Com isso, três novas medidas provisórias (MPs) de créditos extraordinários foram editadas no último período e o governo federal ultrapassou a marca de R$ 500 bilhões destinados a combater a pandemia da Covid-19 no Brasil. O valor é próximo a 7,0% de todo PIB do país em 2019. Entretanto, apesar do alto valor destinado às medidas emergenciais, o montante realmente executado até aqui é menos de 50% do total. Dos R$ 506 bilhões autorizados, apenas R$ 216 bilhões — menos de 43% — foram considerados executados.

Nesse sentido, diante das elevadas necessidades de financiamento, nos deparamos com um segundo debate acerca dos rumos da política fiscal: as possibilidades de financiamentos do Estado. Até o momento as despesas foram atendidas por meio do endividamento. De acordo com as projeções, o déficit primário do setor público no ano de 2020 deverá atingir R$ 912 bilhões, valor dez vezes maior do que o déficit de 2019. Com isso, a dívida bruta poderá chegar a 96% do PIB ou, num cenário pessimista, ultrapassar 100% de toda a capacidade de produção nacional já neste ano, segundo as estimativas do Instituto Fiscal Independente (IFI). Entretanto, abre-se uma janela para pensar novas formas de financiamento, como a implementação de um reforma tributária mais progressiva.

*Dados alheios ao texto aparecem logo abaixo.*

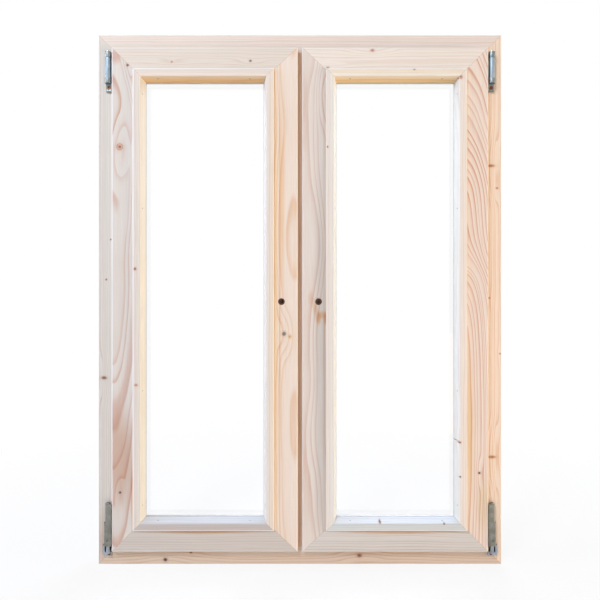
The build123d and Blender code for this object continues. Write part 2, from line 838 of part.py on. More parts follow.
# Faceplate screws, half-way between the cams and near both ends.
between_cams = [(a + b) / 2 for a, b in zip(cam_heights, cam_heights[1:])]
case_zone = case_half_height + face_screw_from_case
face_heights = [z for z in between_cams if abs(z - lock_height) > case_zone]
face_heights += [lock_height - case_zone, lock_height + case_zone]
face_heights += [faceplate_bottom + face_screw_from_end, faceplate_top - face_screw_from_end]
face_places = [into_minus_x(sash_rim.right - lip_width, v_lock, z) for z in face_heights]
face_screws, face_holes = screws(lock_screw, face_places)
faceplate = less(faceplate, face_holes)
slot_radius = lock_screw["shank"] + slot_clearance
for z in face_heights:
    rod -= lock_block(rod_front - over, rod_back + over, slot_radius, z - rod_travel - slot_radius, z + slot_radius)

# ---- Glazing beads, nailed through their sloping reveals into the rebate ------------------------------
bead_rim = inset(sight_rim, -bead_width)
wall_w = bead_overlap + bead_gap
bead_section = [
    (0, bead_face, bead_round),
    (bead_width - bead_slant, bead_face, bead_round),
    (bead_width, bead_back, 0),
    (wall_w, bead_back, 0),
    (wall_w, sash_face, 0),
    (0, sash_face, 0),
]
beads = {side: bar(side, bead_section, bead_rim) & mitre(side, bead_rim, sight_rim) for side in SIDES}

reveal_depth = bead_back - bead_face
brad_tilt = atan(bead_slant / reveal_depth)
brad_offset = bead_slant * (1 - brad_depth / reveal_depth)
OUTWARD = dict(left=(-1, 0), right=(1, 0), bottom=(0, -1), top=(0, 1))


def brad(gap=0.0):
    """A brad with its head's face at the origin, pointing down Z."""
    head = brad_head_height + gap
    form = Pos(0, 0, -head / 2) * Cylinder(brad_head_radius + gap, head)
    length = brad_length + gap
    return form + Pos(0, 0, -length / 2) * Cylinder(brad_radius + gap, length)


def brad_places(low, high):
    """Along a bead: one near each end, and two about the middle where the bead is long enough."""
    ends = [low + brad_from_corner, high - brad_from_corner]
    inner = [(low + high + step) / 2 for step in (-brad_pitch, brad_pitch)]
    return ends + [place for place in inner if ends[0] < place < ends[1]]


def brad_planes(side):
    """Where the brads of one bead go in, with Z pointing back out of the wood."""
    dx, dz = OUTWARD[side]
    v = bead_face + brad_depth
    direction = Vector(cos(brad_tilt) * dx, sin(brad_tilt), cos(brad_tilt) * dz)
    if dx:
        x = getattr(sight_rim, side) + dx * brad_offset
        spots = [(x, z) for z in brad_places(sight_rim.bottom, sight_rim.top)]
    else:
        z = getattr(sight_rim, side) + dz * brad_offset
        spots = [(x, z) for x in brad_places(sight_rim.left, sight_rim.right)]
    return [Plane(origin=(x, y_at(v), z), z_dir=direction * -1) for x, z in spots]


brads = {side: [plane * brad() for plane in brad_planes(side)] for side in SIDES}
brad_holes = {side: [plane * brad(gap=screw_gap) for plane in brad_planes(side)] for side in SIDES}
# Each bead is cut a little above its brads' heads too, so that the heads lie open in the reveal.
for side in SIDES:
    sinks = [
        plane * (Pos(0, 0, brad_head_radius / 2) * Cylinder(brad_head_radius + screw_gap, brad_head_radius))
        for plane in brad_planes(side)
    ]
    beads[side] = less(beads[side], brad_holes[side] + sinks)

# ---- Insulating glass unit ----------------------------------------------------------------------------
cavity_front = unit_front + pane_thickness
cavity_back = unit_back - pane_thickness
panes = [slab(glass_rim, unit_front, cavity_front), slab(glass_rim, cavity_back, unit_back)]
sealant = ring(glass_rim, sealant_depth, cavity_front, cavity_back)
spacer = ring(inset(glass_rim, sealant_depth + sealant_gap), spacer_depth, cavity_front, cavity_back)
tape_rim = inset(sight_rim, -tape_depth)
outer_tape_rim = inset(tape_rim, -outer_sight_step)
tapes = [
    ring(tape_rim, tape_depth + tape_showing, bead_back, unit_front),
    ring(outer_tape_rim, tape_depth + tape_showing, unit_back, rebate_back),
]

floor_rim = inset(sight_rim, -glazing_rebate)
near = floor_rim.left + block_from_corner
far = floor_rim.right - block_from_corner
low = floor_rim.bottom + block_from_corner
high = floor_rim.top - block_from_corner
setting_blocks = [
    block(near, near + block_length, unit_front, unit_back, floor_rim.bottom, glass_rim.bottom),
    block(far - block_length, far, unit_front, unit_back, floor_rim.bottom, glass_rim.bottom),
    block(near, near + block_length, unit_front, unit_back, glass_rim.top, floor_rim.top),
    block(far - block_length, far, unit_front, unit_back, glass_rim.top, floor_rim.top),
    block(floor_rim.left, glass_rim.left, unit_front, unit_back, low, low + block_length),
    block(glass_rim.right, floor_rim.right, unit_front, unit_back, high - block_length, high),
]

# ---- Cuts in the sash members ----------------------------------------------------------------------------
hinge_side_cuts = [lip_notch(*upper_web), lip_notch(*lower_web), corner_leaf_room] + leaf_holes
lock_side_cuts = [case_pocket, faceplate_groove, rod_groove, handle_hole] + face_holes
for side in SIDES:
    cuts = tenon_holes + [gasket_foot] + brad_holes[side]
    if side != "right":
        cuts += hinge_side_cuts
    if side != "left":
        cuts += lock_side_cuts
    sash_members[side] = less(sash_members[side], cuts)

# ---- Sash nodes, the left sash as built and the right one as its mirror image ------------------------------
sash_nodes = {
    "hinge_stile": [sash_members["left"]],
    "lock_stile": [sash_members["right"]],
    "top_rail": [sash_members["top"]],
    "bottom_rail": [sash_members["bottom"]],
    "corner_tenons": [loose_tenon(*t) for t in sash_tenons],
    "bead_hinge_side": [beads["left"]],
    "bead_lock_side": [beads["right"]],
    "bead_top": [beads["top"]],
    "bead_bottom": [beads["bottom"]],
    "bead_brads": [b for side in SIDES for b in brads[side]],
    "glass_panes": panes,
    "glass_spacer": [spacer, sealant],
    "glazing_tapes": tapes,
    "setting_blocks": setting_blocks,
    "sash_gasket": [gasket],
    "upper_hinge_arm": [upper_arm],
    "lower_hinge": [lower_hinge],
    "hardware_screws": leaf_screws + face_screws,
    "lock_faceplate": [faceplate],
    "lock_case": [case],
    "lock_follower": [follower],
    "lock_rod": [rod, rack] + cams,
}
for name, shapes in sash_nodes.items():
    nodes["left_" + name] = shapes
    nodes["right_" + name] = [mirrored(shape) for shape in shapes]

os.makedirs("parts", exist_ok=True)
for name, shapes in nodes.items():
    shapes = shapes if isinstance(shapes, list) else [shapes]
    solids = [solid for shape in shapes for solid in shape.solids()]
    whole = solids[0] if len(solids) == 1 else Compound(children=solids)
    export_step(whole, f"parts/{name}.step")
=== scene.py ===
import math

import bmesh
import bpy
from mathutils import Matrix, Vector


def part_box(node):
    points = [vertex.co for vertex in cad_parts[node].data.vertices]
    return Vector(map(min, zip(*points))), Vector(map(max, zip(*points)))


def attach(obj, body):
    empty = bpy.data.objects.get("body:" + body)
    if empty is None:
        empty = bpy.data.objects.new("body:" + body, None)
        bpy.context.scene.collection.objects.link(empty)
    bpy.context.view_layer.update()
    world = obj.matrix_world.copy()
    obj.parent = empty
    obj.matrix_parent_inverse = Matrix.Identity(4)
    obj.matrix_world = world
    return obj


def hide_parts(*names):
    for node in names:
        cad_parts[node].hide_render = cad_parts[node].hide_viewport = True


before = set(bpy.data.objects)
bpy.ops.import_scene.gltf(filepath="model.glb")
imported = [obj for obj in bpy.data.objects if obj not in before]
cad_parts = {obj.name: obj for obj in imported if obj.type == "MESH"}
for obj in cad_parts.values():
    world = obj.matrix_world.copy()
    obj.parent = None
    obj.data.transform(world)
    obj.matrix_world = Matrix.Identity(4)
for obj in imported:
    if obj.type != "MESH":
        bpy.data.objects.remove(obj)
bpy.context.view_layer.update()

# ---- The room --------------------------------------------------------------------------------
# A plain white studio: a soft world, a large lamp from the upper left, a cool one on the left, warm
# ones on the right and low in front, and one behind, so that every side is lit at a plain level.
EYE = (0, -1.434, 0.649)
LENS_MM = 34.16
SENSOR_MM = 36
NEAREST = 0.02  # m, where the camera starts to see
AIM = (0, 0, 0.65)  # what the lamps look at, the middle of the window
WORLD_STRENGTH = 0.3
FLOOR_SIZE = 24  # m
FLOOR_Z = -0.0005
WHITE_FROM, WHITE_BY = 0.2, 1.6  # m from the middle, where the floor's shadow gives way to white
WHITE_NEAR = 0.78  # the white's share close to the window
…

Na última semana de julho, o executivo encaminhou um projeto de reforma tributária, o PL 3.887, que ficou muito aquém das demandas e expectativas. A proposta gira em torno da simplificação dos tributos federais que recaem sobre o consumo, unificando dois tributos de recolhimento da União, o PIS (Programa de Integração Social) e o Cofins (Contribuição para financiamento da seguridade social), em um novo tributo com o nome de CBS (contribuição Social sobre Operações com Bens e Serviços). O CBS residiria numa taxa de alíquota única de 12% cobrada no faturamento; atualmente é cobrada uma alíquota que varia entre 3,65% e 9,25%, a depender do faturamento da empresa.

Segundo pesquisa realizada pela FGV, essa proposta torna a reforma não neutra, aumentando a carga tributária total. Assim, o Brasil poderá chegar a uma tributação entre 33% e 35% do PIB. A proposta não mexe na configuração estrutural do sistema tributário brasileiro, mantém a maior parte da arrecadação em impostos indiretos e não propõe uma progressividade em termos de tributar o rendimento de forma proporcional.

As expectativas frente a recuperação permanecem incertas, uma vez que as medidas apresentadas para o futuro tornam as expectativas dos agentes instáveis. Nesse sentido, as previsões sobre as taxas do PIB são bastante pessimistas. A revisão dos cenários macroeconômicos, segundo o IFI, indica que a recessão deverá ser de 6,5% em 2020, podendo superar 10,0% no cenário pessimista, com aumento do desemprego e do déficit público.

 

¹ Organizado pelos pesquisadores André Cardoso, Iriana Cadó, Juliane Furno, Pedro Mattos e Leidiano Farias.